*Your task*
Write out exactly the lines that run from the line containing "pieces.update(soft_pieces())" through the line containing "imported = [obj"; both end lines belong to the answer.

*Input*

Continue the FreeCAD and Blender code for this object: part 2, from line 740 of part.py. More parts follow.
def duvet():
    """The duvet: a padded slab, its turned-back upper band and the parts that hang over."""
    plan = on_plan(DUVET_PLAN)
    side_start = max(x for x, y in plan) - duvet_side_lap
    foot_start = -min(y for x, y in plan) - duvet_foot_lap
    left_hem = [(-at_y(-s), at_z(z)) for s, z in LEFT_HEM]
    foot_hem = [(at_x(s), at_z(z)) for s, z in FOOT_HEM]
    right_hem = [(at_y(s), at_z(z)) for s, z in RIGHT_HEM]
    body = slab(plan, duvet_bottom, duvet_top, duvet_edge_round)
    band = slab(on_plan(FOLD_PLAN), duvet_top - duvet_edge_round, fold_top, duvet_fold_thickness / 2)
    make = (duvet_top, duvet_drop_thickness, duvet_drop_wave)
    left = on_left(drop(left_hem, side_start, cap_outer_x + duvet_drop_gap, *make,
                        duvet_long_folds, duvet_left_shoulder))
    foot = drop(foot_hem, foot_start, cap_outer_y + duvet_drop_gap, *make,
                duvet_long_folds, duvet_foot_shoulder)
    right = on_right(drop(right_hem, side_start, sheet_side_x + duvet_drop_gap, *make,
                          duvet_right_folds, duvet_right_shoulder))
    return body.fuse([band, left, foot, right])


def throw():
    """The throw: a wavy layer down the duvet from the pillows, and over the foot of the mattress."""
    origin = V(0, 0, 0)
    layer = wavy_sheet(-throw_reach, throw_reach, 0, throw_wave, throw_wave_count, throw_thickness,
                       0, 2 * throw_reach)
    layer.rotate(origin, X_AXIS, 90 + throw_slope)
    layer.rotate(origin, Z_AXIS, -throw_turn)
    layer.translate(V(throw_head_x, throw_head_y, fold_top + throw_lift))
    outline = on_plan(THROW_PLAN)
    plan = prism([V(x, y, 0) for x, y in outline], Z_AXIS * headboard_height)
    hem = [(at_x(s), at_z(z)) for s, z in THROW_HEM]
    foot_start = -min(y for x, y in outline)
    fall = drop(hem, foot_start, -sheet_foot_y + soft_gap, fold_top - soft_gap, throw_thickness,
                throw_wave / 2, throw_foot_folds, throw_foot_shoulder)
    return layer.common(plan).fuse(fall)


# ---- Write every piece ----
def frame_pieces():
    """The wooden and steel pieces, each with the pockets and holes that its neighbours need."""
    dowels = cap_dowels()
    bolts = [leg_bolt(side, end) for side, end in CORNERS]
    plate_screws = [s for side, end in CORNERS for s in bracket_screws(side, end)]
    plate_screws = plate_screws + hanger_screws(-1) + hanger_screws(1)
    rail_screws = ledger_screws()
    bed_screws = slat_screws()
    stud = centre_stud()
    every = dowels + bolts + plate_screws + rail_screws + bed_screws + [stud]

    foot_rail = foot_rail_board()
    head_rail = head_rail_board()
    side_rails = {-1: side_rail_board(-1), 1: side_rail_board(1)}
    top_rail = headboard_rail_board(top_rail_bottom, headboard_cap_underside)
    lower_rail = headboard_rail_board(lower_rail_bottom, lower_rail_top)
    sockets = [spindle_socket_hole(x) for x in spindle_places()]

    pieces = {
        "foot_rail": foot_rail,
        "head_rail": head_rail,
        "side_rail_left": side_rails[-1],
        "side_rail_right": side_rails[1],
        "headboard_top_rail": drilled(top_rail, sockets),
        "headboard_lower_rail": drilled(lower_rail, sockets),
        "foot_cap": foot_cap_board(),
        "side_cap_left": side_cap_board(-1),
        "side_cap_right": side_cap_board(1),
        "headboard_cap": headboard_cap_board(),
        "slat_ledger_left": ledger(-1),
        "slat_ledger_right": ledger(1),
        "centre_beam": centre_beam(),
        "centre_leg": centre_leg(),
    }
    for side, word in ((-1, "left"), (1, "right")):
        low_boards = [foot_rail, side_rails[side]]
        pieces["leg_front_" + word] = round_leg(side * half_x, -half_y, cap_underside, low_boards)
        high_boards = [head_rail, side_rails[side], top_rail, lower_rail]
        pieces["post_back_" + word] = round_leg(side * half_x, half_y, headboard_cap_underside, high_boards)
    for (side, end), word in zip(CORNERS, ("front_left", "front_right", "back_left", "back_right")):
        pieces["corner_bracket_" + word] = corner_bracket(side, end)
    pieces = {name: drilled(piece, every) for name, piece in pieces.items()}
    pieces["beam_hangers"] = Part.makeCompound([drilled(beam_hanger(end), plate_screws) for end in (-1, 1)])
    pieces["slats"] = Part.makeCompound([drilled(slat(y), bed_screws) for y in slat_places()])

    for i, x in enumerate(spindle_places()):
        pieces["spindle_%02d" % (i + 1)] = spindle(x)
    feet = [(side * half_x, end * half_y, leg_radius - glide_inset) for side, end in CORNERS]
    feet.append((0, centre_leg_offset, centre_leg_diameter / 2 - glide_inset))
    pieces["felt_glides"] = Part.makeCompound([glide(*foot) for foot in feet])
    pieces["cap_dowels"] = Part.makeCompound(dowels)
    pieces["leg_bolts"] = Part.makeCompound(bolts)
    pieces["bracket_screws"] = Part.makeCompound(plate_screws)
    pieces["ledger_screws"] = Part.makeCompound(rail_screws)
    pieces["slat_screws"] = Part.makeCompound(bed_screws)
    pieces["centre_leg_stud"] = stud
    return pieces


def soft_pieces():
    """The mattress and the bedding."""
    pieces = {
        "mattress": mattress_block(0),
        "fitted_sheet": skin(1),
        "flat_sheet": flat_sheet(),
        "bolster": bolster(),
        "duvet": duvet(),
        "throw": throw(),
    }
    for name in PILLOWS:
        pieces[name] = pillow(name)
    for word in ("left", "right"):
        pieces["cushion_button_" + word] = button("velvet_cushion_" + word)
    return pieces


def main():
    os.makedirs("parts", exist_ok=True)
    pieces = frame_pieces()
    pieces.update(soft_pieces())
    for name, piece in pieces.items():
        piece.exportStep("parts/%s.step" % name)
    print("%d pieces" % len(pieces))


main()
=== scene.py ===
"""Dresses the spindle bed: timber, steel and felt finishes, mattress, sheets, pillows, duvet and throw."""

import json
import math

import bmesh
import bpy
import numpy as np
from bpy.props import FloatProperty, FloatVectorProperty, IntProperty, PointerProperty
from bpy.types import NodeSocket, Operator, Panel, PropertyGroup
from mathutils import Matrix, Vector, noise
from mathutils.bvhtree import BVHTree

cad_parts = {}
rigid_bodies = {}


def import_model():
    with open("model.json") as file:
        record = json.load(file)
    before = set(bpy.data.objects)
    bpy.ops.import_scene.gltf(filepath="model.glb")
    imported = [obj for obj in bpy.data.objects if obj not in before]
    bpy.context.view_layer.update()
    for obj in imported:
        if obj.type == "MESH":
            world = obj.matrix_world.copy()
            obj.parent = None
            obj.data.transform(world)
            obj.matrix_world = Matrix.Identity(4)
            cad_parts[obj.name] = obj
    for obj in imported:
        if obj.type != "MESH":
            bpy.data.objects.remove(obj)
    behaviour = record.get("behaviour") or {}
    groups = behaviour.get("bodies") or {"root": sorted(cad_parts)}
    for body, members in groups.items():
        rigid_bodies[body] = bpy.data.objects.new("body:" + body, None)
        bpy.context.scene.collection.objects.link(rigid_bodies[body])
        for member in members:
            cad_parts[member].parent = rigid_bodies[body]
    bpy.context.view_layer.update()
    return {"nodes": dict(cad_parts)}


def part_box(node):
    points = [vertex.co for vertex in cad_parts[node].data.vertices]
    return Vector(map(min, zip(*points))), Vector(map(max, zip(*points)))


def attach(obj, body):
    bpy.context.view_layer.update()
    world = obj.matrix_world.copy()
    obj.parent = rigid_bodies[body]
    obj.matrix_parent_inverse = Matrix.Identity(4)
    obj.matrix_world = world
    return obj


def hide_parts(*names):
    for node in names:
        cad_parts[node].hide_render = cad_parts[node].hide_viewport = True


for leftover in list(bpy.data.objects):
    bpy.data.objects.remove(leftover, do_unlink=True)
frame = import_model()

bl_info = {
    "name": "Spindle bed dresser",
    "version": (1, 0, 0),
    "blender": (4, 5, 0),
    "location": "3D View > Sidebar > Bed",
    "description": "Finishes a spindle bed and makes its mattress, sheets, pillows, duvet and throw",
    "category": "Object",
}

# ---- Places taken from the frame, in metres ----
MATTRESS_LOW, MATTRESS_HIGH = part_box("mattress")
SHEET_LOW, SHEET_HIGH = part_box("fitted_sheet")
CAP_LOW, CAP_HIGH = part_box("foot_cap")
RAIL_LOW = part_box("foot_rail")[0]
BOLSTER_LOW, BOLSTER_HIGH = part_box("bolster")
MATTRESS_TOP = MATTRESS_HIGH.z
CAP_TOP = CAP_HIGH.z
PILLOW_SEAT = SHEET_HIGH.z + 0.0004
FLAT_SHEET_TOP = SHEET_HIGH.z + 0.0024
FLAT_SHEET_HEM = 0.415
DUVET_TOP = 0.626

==

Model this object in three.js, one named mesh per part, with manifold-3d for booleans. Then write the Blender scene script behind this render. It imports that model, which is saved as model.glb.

* * *

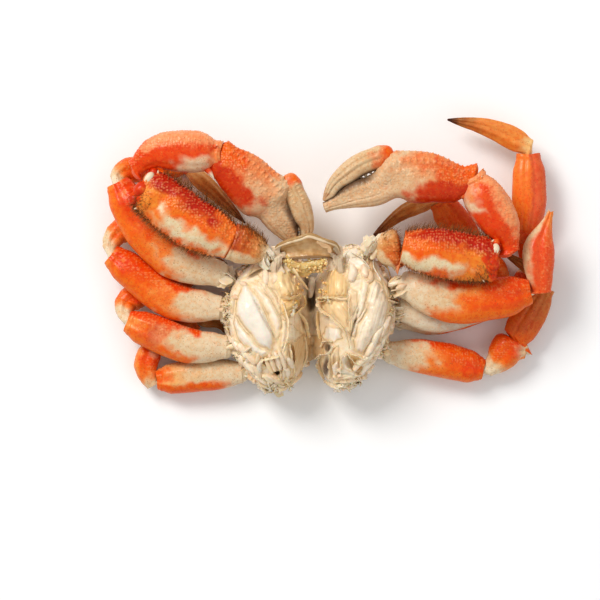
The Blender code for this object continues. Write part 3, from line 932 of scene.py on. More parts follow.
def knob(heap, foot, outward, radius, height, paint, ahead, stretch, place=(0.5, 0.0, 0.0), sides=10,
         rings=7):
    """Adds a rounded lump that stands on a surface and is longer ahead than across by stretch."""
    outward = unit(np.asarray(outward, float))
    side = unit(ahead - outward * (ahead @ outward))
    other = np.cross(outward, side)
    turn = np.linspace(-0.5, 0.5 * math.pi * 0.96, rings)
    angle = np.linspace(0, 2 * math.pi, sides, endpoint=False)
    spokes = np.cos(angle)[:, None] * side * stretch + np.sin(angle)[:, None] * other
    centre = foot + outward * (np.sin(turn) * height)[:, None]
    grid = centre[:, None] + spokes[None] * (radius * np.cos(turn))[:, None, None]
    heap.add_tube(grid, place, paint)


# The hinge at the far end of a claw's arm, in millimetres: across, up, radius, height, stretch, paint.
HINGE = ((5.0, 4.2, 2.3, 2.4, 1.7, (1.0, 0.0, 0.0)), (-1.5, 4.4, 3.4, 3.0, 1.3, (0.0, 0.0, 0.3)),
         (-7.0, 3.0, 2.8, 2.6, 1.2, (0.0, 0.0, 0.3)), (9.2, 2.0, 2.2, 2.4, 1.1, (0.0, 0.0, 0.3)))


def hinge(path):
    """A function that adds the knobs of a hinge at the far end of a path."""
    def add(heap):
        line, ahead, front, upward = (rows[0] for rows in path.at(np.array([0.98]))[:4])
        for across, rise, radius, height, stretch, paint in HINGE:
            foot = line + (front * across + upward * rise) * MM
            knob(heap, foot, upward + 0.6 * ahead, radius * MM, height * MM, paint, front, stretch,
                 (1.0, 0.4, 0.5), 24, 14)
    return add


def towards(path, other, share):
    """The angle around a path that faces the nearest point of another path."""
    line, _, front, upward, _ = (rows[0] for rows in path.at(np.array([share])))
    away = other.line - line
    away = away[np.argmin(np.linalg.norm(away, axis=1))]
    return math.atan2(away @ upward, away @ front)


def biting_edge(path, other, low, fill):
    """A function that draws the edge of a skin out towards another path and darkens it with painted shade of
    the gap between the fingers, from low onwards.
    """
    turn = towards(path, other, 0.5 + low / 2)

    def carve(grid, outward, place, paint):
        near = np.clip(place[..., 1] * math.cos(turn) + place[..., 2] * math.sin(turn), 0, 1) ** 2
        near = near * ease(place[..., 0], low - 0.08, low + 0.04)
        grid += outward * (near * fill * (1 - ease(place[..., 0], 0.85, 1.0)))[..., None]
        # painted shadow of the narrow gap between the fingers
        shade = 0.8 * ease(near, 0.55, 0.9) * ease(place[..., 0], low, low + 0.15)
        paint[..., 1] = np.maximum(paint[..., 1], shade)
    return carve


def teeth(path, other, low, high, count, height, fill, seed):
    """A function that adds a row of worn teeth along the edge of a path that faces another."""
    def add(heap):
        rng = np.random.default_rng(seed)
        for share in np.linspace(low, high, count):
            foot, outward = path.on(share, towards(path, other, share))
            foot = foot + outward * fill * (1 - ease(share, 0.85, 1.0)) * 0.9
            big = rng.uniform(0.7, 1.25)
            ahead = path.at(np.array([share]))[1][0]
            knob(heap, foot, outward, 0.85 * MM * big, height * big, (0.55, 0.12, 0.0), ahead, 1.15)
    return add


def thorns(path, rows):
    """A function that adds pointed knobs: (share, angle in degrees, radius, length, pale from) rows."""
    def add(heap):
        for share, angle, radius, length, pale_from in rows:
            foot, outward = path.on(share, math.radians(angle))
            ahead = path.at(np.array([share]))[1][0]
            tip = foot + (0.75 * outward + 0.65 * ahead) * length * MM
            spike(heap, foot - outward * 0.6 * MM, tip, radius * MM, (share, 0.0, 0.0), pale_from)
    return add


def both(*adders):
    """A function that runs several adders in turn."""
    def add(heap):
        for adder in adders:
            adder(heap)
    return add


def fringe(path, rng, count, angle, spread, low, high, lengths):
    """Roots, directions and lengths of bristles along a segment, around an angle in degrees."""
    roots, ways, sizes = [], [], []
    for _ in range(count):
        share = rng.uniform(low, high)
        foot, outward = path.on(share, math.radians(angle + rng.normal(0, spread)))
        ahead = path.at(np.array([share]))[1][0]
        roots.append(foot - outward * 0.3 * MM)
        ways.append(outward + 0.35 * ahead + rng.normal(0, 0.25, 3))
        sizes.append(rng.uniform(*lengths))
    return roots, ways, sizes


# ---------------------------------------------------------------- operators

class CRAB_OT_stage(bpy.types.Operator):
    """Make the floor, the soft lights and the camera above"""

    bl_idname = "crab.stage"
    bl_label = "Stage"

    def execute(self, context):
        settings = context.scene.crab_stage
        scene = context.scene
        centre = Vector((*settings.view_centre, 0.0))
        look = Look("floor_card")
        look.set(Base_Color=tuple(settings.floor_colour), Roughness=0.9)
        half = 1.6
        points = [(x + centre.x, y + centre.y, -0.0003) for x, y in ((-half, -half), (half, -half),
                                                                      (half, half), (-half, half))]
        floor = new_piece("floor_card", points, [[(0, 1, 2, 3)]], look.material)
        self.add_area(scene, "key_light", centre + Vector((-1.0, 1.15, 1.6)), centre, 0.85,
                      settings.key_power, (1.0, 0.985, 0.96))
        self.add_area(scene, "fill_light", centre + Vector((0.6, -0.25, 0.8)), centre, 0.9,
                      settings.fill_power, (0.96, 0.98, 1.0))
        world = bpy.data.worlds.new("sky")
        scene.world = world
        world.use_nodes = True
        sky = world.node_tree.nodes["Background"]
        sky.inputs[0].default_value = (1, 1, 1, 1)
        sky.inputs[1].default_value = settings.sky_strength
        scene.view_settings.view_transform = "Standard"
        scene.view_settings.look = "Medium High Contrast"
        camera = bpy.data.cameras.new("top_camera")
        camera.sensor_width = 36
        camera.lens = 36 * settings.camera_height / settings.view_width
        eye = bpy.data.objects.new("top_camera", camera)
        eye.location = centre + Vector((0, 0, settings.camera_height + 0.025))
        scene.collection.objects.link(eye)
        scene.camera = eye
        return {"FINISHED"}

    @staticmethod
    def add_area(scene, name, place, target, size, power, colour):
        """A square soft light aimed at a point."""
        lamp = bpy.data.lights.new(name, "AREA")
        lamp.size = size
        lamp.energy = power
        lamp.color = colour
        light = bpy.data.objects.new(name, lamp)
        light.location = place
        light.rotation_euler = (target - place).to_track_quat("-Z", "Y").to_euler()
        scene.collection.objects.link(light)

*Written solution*
    pieces.update(soft_pieces())
    for name, piece in pieces.items():
        piece.exportStep("parts/%s.step" % name)
    print("%d pieces" % len(pieces))


main()
=== scene.py ===
"""Dresses the spindle bed: timber, steel and felt finishes, mattress, sheets, pillows, duvet and throw."""

import json
import math

import bmesh
import bpy
import numpy as np
from bpy.props import FloatProperty, FloatVectorProperty, IntProperty, PointerProperty
from bpy.types import NodeSocket, Operator, Panel, PropertyGroup
from mathutils import Matrix, Vector, noise
from mathutils.bvhtree import BVHTree

cad_parts = {}
rigid_bodies = {}


def import_model():
    with open("model.json") as file:
        record = json.load(file)
    before = set(bpy.data.objects)
    bpy.ops.import_scene.gltf(filepath="model.glb")
    imported = [obj for obj in bpy.data.objects if obj not in before]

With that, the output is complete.